Since the process is recursive you can see this representation evolve as each submodule gets parsed.

Also if you want to learn more the representation data structure we use you can look at the torch_to_nnef.torch_graph.ir_data and torch_to_nnef.torch_graph.ir_op.

This step is crucial in order to get an accurate representation of the Graph. A lot of thing can go wrong and this interface with some internal part of PyTorch which aren't guarantied as stable. This is one of the reason we have a dedicated IR in torch_to_nnef. When code breaks in this part, a good understanding of PyTorch internals is often required, and due to the lack of documentation, reading their source code is necessary.

4. NNEF translation

This step is probably one that need the most code, but that's often rather straightforward. It's responsible to mapping between our internal representation and the NNEF graph. Adding a new operator is a rather simple process as long as the 2 engines (PyTorch and the inference target) share similar operator to composes. But since there are so much operators in PyTorch there is a lot of mapping to do.

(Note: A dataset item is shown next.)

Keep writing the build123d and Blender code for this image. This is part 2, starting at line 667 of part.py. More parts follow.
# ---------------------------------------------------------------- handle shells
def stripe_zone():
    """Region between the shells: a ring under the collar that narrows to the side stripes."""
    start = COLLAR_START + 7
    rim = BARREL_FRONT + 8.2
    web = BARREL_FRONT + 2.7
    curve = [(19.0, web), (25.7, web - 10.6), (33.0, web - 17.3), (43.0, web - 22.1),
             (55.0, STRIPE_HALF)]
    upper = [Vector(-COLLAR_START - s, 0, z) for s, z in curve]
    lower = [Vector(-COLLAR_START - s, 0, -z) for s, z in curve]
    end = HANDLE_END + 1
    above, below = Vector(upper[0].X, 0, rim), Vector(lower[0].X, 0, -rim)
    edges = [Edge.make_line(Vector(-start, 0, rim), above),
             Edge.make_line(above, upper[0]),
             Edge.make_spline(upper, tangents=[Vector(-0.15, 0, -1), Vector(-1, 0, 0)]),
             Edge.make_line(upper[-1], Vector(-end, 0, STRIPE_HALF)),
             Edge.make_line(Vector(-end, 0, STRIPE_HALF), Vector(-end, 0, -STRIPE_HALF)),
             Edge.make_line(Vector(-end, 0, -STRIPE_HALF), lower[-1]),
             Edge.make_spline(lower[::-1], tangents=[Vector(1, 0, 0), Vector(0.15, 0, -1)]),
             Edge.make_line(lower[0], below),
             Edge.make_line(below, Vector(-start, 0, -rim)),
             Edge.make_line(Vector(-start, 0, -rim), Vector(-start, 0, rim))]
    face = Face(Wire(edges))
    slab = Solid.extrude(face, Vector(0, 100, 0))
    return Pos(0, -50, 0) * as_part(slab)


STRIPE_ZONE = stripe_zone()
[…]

In some case when there is too much discrepancy between the engines it may be worth proposing to reify the operation in the targeted inference engine.

5. NNEF dump

This step is rather simple. It uses a modernized version of the dump logic proposed by Khronos group in their package nnef_tools, with few extensions around custom .dat format serialization (code is available here).